Prof. Wen held the view that the fundamental reason behind the rapid rise of China is that China, through a pragmatic and experimental approach, instead of following Western economic doctrines, has finally rediscovered the “secret recipe” of the Industrial Revolution, which is to utilize state capacity to create mass markets to render firms’ adoption of mass-production technologies profitable. But such a process takes several stages to accomplish, even when based on a nations’ comparative advantages.

In contrast, most developing countries are too eager to leap forward, to start industrialization by building advanced capital-intensive industries, or by setting up modern financial systems, or by erecting modern political institutions. But such top-down approaches violate the historical sequence of the Industrial Revolution, and the principle that “supply does not create its own demand.”

So the key challenge for economic development is not the lack of technology and knowledge per se to set up a few modern factories, but rather the lack of state capacity and correct industrial policies to create markets sequentially to render firms’ mass-production technologies profitable, viable and internationally competitive.

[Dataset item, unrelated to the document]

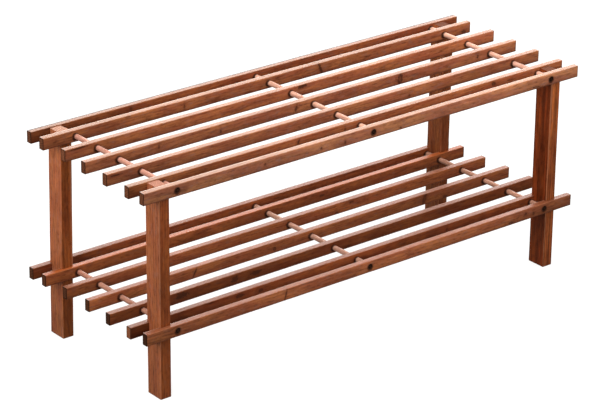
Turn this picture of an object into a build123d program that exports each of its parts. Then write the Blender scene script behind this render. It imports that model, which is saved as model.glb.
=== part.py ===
from build123d import *
import os

# Two-tier slatted bench rack, in millimetres.
# X runs along the slats, Y from front to back and Z up.
# The origin is on the floor, under the middle of the rack.

# Driving dimensions
LENGTH = 740.0               # slats, end to end
HEIGHT = 296.5               # floor to the top of the upper slats
LOWER_TIER_TOP = 102.5       # floor to the top of the lower slats
SLATS_PER_TIER = 7
SLAT_THICKNESS = 9.2         # along Y
SLAT_HEIGHT = 16.4           # along Z
OUTER_GAP = 19.6             # clear space between the two slats that hold a leg
INNER_GAP = 39.1             # clear space between the other slats
LEG_DEPTH = 29.6             # along Y
LEG_WIDTH = 16.6             # along X
LEG_INSET = 28.7             # slat end to the outer face of a leg
LEG_TOP_DROP = 1.5           # leg tops stand this far below the upper slats
HOUSING_PLAY = 0.1           # above and below a slat, in the groove that houses it in a leg
DOWEL_DIAMETER = 7.0
DOWEL_INSET = 51.0           # slat end to the centre of an outer dowel
DOWEL_DROP = 8.3             # slat top to the centre of a dowel
DOWEL_RECESS = 0.5           # dowel ends stand this far inside the outer slats' faces
GLUE_LINE = 0.05             # between a dowel and the wall of its hole

# Eased edges
SLAT_EDGE_RADIUS = 0.8       # along the slat
SLAT_END_CHAMFER = 0.4
LEG_EDGE_RADIUS = 0.8        # along the leg
LEG_END_CHAMFER = 0.5
DOWEL_END_CHAMFER = 0.5
HOLE_RIM_CHAMFER = 0.5       # on the outer face of the first and last slat

# Headless brads that pin each leg between its two slats, under filler
BRAD_DIAMETER = 1.2
BRAD_LENGTH = 16.0
BRAD_COVER = 0.8             # wood filler left between the brad and the slat's face
BRAD_SPACING_X = 7.0         # the two brads of a joint stand apart by this, along X ...
BRAD_SPACING_Z = 5.0         # ... and by this, along Z, so that they don't split the slat

# Worked out from the dimensions above
SLAT_GAPS = [OUTER_GAP] + [INNER_GAP] * (SLATS_PER_TIER - 3) + [OUTER_GAP]
DEPTH = SLATS_PER_TIER * SLAT_THICKNESS + sum(SLAT_GAPS)
LEG_X = LENGTH / 2 - LEG_INSET - LEG_WIDTH / 2
DOWEL_X = LENGTH / 2 - DOWEL_INSET
HOLE_RADIUS = DOWEL_DIAMETER / 2 + GLUE_LINE
TIER_TOPS = {"upper": HEIGHT, "lower": LOWER_TIER_TOP}
DOWEL_PLACES = {"left": -DOWEL_X, "centre": 0.0, "right": DOWEL_X}
SIDES = {"left": -1, "right": 1}
LEG_ROWS = {"rear": 0, "front": SLATS_PER_TIER - 2}   # index of the slat behind each leg


def slat_centres():
    """The Y of each slat's middle, from the rear slat to the front one."""
    y = DEPTH / 2 - SLAT_THICKNESS / 2
    centres = [y]
    for gap in SLAT_GAPS:
        y -= SLAT_THICKNESS + gap
        centres.append(y)
    return centres


SLAT_Y = slat_centres()


def y_cylinder(radius, length, x, y, z):
    """A cylinder along Y, centred on (x, y, z)."""
    return Pos(x, y, z) * Rot(90, 0, 0) * Cylinder(radius, length)


def leg_joints():
    """Each place where a slat is pinned to a leg: tier, slat number, side and driving direction."""
    joints = []
    for tier in TIER_TOPS:
        for index in LEG_ROWS.values():
            for side in SIDES.values():
                joints.append((tier, index, side, -1))
                joints.append((tier, index + 1, side, 1))
    return joints


def brads(tier, slat_index=None, row_index=None):
    """The brads of one tier, or only those in one slat, or in the leg in front of one slat."""
    pins = []
    for joint_tier, index, side, direction in leg_joints():
        leg_row = index if direction < 0 else index - 1
        if joint_tier != tier:
            continue
        if slat_index is not None and index != slat_index:
            continue
        if row_index is not None and leg_row != row_index:
            continue
        outer_face = SLAT_Y[index] - direction * SLAT_THICKNESS / 2
        y = outer_face + direction * (BRAD_COVER + BRAD_LENGTH / 2)
        for k in (-0.5, 0.5):
            x = side * LEG_X + k * BRAD_SPACING_X
            z = TIER_TOPS[tier] - SLAT_HEIGHT / 2 + direction * k * BRAD_SPACING_Z
            pins.append(y_cylinder(BRAD_DIAMETER / 2, BRAD_LENGTH, x, y, z))
    return pins


def slat(tier, index):
    """One slat with its long edges rounded, its dowel holes and the holes that its brads made."""
    y = SLAT_Y[index]
    top = TIER_TOPS[tier]
    body = Box(LENGTH, SLAT_THICKNESS, SLAT_HEIGHT)
    body = fillet(body.edges().filter_by(Axis.X), SLAT_EDGE_RADIUS)
    ends = body.faces().sort_by(Axis.X)
    body = chamfer(ends[0].edges() + ends[-1].edges(), SLAT_END_CHAMFER)
    body = Pos(0, y, top - SLAT_HEIGHT / 2) * body
    for x in DOWEL_PLACES.values():
        z = top - DOWEL_DROP
        body -= y_cylinder(HOLE_RADIUS, 2 * SLAT_THICKNESS, x, y, z)
        if index in (0, SLATS_PER_TIER - 1):
            outward = 1 if index == 0 else -1
            rim = Cone(HOLE_RADIUS, HOLE_RADIUS + HOLE_RIM_CHAMFER, HOLE_RIM_CHAMFER)
            face = y + outward * (SLAT_THICKNESS - HOLE_RIM_CHAMFER) / 2
            body -= Pos(x, face, z) * Rot(-90 * outward, 0, 0) * rim
    for pin in brads(tier, slat_index=index):
        body -= pin
    return body


def dowel(tier, x):
    """One round rod that runs through all the slats of a tier."""
    length = DEPTH - 2 * DOWEL_RECESS
    rod = Cylinder(DOWEL_DIAMETER / 2, length)
    rod = chamfer(rod.edges().filter_by(GeomType.CIRCLE), DOWEL_END_CHAMFER)
    return Pos(x, 0, TIER_TOPS[tier] - DOWEL_DROP) * Rot(90, 0, 0) * rod


def leg(side, row_index):
    """One leg with the grooves that house two slats of each tier, and the holes that its brads made."""
    height = HEIGHT - LEG_TOP_DROP
    y = (SLAT_Y[row_index] + SLAT_Y[row_index + 1]) / 2
    body = Box(LEG_WIDTH, LEG_DEPTH, height)
    body = fillet(body.edges().filter_by(Axis.Z), LEG_EDGE_RADIUS)
    ends = body.faces().sort_by(Axis.Z)
    body = chamfer(ends[0].edges() + ends[-1].edges(), LEG_END_CHAMFER)
    body = Pos(side * LEG_X, y, height / 2) * body
    groove = Box(2 * LEG_WIDTH, SLAT_THICKNESS, SLAT_HEIGHT + 2 * HOUSING_PLAY)
    for top in TIER_TOPS.values():
        for slat_y in SLAT_Y[row_index:row_index + 2]:
            body -= Pos(side * LEG_X, slat_y, top - SLAT_HEIGHT / 2) * groove
    for tier in TIER_TOPS:
        for pin in brads(tier, row_index=row_index):
            if pin.center().X * side > 0:
                body -= pin
    return body


def write(name, shape):
    shape.label = name
    export_step(shape, f"parts/{name}.step")


os.makedirs("parts", exist_ok=True)

for tier in TIER_TOPS:
    for index in range(SLATS_PER_TIER):
        write(f"{tier}_slat_{index + 1}", slat(tier, index))
    for place, x in DOWEL_PLACES.items():
        write(f"{tier}_dowel_{place}", dowel(tier, x))
    write(f"{tier}_leg_brads", Compound(children=brads(tier)))

for row, index in LEG_ROWS.items():
    for name, side in SIDES.items():
        write(f"leg_{row}_{name}", leg(side, index))

print(f"rack {LENGTH:.1f} x {DEPTH:.1f} x {HEIGHT:.1f} mm")
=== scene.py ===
import math
import bmesh
import bpy
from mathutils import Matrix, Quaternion, Vector, noise


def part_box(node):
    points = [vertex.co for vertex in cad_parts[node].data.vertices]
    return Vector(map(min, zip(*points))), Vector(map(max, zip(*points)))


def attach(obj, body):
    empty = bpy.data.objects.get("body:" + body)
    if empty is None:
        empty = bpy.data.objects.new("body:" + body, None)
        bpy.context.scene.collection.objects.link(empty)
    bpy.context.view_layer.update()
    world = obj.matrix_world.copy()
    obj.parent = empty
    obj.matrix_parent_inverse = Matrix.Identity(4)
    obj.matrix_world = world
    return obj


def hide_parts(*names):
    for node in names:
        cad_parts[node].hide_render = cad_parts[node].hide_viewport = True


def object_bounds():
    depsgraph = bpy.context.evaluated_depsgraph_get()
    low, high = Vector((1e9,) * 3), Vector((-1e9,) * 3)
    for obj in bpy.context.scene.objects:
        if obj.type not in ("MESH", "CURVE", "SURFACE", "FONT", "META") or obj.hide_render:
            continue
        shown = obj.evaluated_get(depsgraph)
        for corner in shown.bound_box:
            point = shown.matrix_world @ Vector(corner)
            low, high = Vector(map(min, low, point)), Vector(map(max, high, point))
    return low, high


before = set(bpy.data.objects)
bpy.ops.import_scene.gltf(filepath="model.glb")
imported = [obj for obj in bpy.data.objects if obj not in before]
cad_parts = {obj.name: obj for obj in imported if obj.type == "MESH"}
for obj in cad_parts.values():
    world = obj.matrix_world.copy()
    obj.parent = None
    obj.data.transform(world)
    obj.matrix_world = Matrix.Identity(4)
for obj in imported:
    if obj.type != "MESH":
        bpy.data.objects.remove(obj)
cad_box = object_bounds()
MM = 0.001
# The axis that a piece's grain runs along, and then the two axes across it
GRAIN_ORDER = {"X": (0, 1, 2), "Y": (1, 0, 2), "Z": (2, 0, 1)}

# ---------------------------------------------------------------- camera

LENS = 166.59                    # mm, on a 36 mm sensor
CAMERA_AZIMUTH = 39.16           # degrees, from +Y towards +X
CAMERA_ELEVATION = 23.77         # degrees above the horizon
CAMERA_ROLL = 0.84               # degrees
CAMERA_DISTANCE = 3.7740         # metres, from what it looks at
CAMERA_TARGET_OFFSET = Vector((-0.0140, 0.0021, -0.0124))   # metres, from the middle of the rack


def add_camera():
    low, high = cad_box
    target = (Vector(low) + Vector(high)) / 2 + CAMERA_TARGET_OFFSET
    azimuth, elevation = math.radians(CAMERA_AZIMUTH), math.radians(CAMERA_ELEVATION)
    forward = Vector((math.sin(azimuth) * math.cos(elevation),
                      math.cos(azimuth) * math.cos(elevation),
                      -math.sin(elevation)))
    data = bpy.data.cameras.new("camera")
    data.lens = LENS
    camera = bpy.data.objects.new("camera", data)
    camera.rotation_mode = "QUATERNION"
    camera.location = target - forward * CAMERA_DISTANCE
    roll = Quaternion((0, 0, 1), math.radians(CAMERA_ROLL))
    camera.rotation_quaternion = forward.to_track_quat("-Z", "Y") @ roll
    bpy.context.scene.collection.objects.link(camera)
    bpy.context.scene.camera = camera


# ---------------------------------------------------------------- node graphs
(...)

Professor Wen also points out that ownership is not always the key for a firm’s competitiveness. The key is to impose competitive pressure and good management. The same principle applies to national management: At the national level, democracy cannot function without industrialization; yet industrialization is impossible without a strong and commerce-oriented state that can design and implement correct industrial policies based on a nation’s comparative advantages and the principle of sequential market creation.